Gorące Dysputy

Słowo pisane - literatura - "Cykle powieściowe"

Osada 'Pazur Behemota' > Gorące Dysputy > Słowo pisane - literatura > Cykle powieściowe
Wędrowiec: zaloguj, wyszukiwarka
Moandor

Strażnik słów Moandor

4.04.2009
Post ID: 42848

Cieszyć się z książkowych tasiemców czy nie? Można sobie postawić takie pytanie a odpowiedź wcale nie musi być oczywista i jednoznaczna.

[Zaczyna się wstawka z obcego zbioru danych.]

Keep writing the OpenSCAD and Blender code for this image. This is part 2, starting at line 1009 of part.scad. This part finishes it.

Często ilość nie idzie w parze z jakością i opowiadana historia, o ile w pierwszym tomie jest świeża i oryginalna, wraz z kolejnymi traci te walory. Autorowi powoli wyczerpują się pomysły, ale często ciągnie historię, z różnych powodów. Jeśli początkowe tomy były dobre czytelnik z dużym prawdopodobieństwem kupi następne, nawet jeśli jakość spadnie. Można to nazwać 'prawem serii', albo po prostu chęcią poznania zakończenia historii. Wszak nikt nie lubi przerywać książki w połowie.
Czasem autor przesadzi z ogromem swojej wizji literackiej i nie potrafi sprostać swemu pierwotnemu założeniu. Zbyt wiele rozwiniętych wątków, których nie jest pisarz w stanie wiarygodnie zamknąć, doprowadzić do końca. I mimo dobrych chęci, całkowicie niezamierzenie końcowe tomy wychodzą po prostu nieudane.

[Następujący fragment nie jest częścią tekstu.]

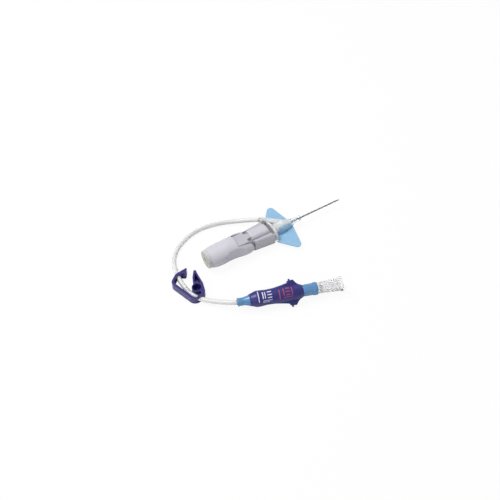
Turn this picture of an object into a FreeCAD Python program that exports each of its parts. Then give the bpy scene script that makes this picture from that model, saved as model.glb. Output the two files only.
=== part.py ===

Ale są też dobre cykle powieściowe, które mają mnóstwo wiernych czytelników. Dajmy tu przykład choćby Wiedźmina Andrzeja Sapkowskiego czy Pieśni Lodu i Ognia G.R.R. Martina. Wielotomowe opowieści mają jedną niewątpliwą zaletę - możemy dłużej obcować ze swoimi ulubionymi bohaterami, towarzyszyć im w kolejnych trudach, które im wyobraźnia autora zgotowała. Z drugiej jednak strony w cyklach fabuła staje się coraz obszerniejsza i, jak to np. u Martina bywa, tracimy swoich ulubionych bohaterów z oczu na wiele dziesiątek, a czasem setek stron. U Martina często zresztą tracimy bohaterów w sensie dosłownym, ale to już inna historia.

Bruixa

Bruixa

6.04.2009
Post ID: 42907

Moander, właściwie wyczerpałeś temat ;), niewiele pozostaje do dodania.
Nie czytałam wielu popularnych i modnych cyklów powieściowych, np. fantasy (zdaje się, że ten gatunek przoduje w wielotomowych sagach), ale zaliczyłam kilka tasiemców. Z moich doświadczeń wynika, że o ile niektórym autorom starcza inwencji na 3 - 4 tomy (czasem i 7, ale bywa, że tylko na jedną powieść i na niej powinni poprzestać), to dłuższe serie nie utrzymują wyrównanego poziomu. I pomimo tego, że przywiązuję się do bohaterów i zadomawiam w ich świecie, to wolę wcześniej, choćby z żalem, się z nimi pożegnać niż czytać kolejne odcinki z coraz większym poczuciem zawodu czy wręcz zażenowania.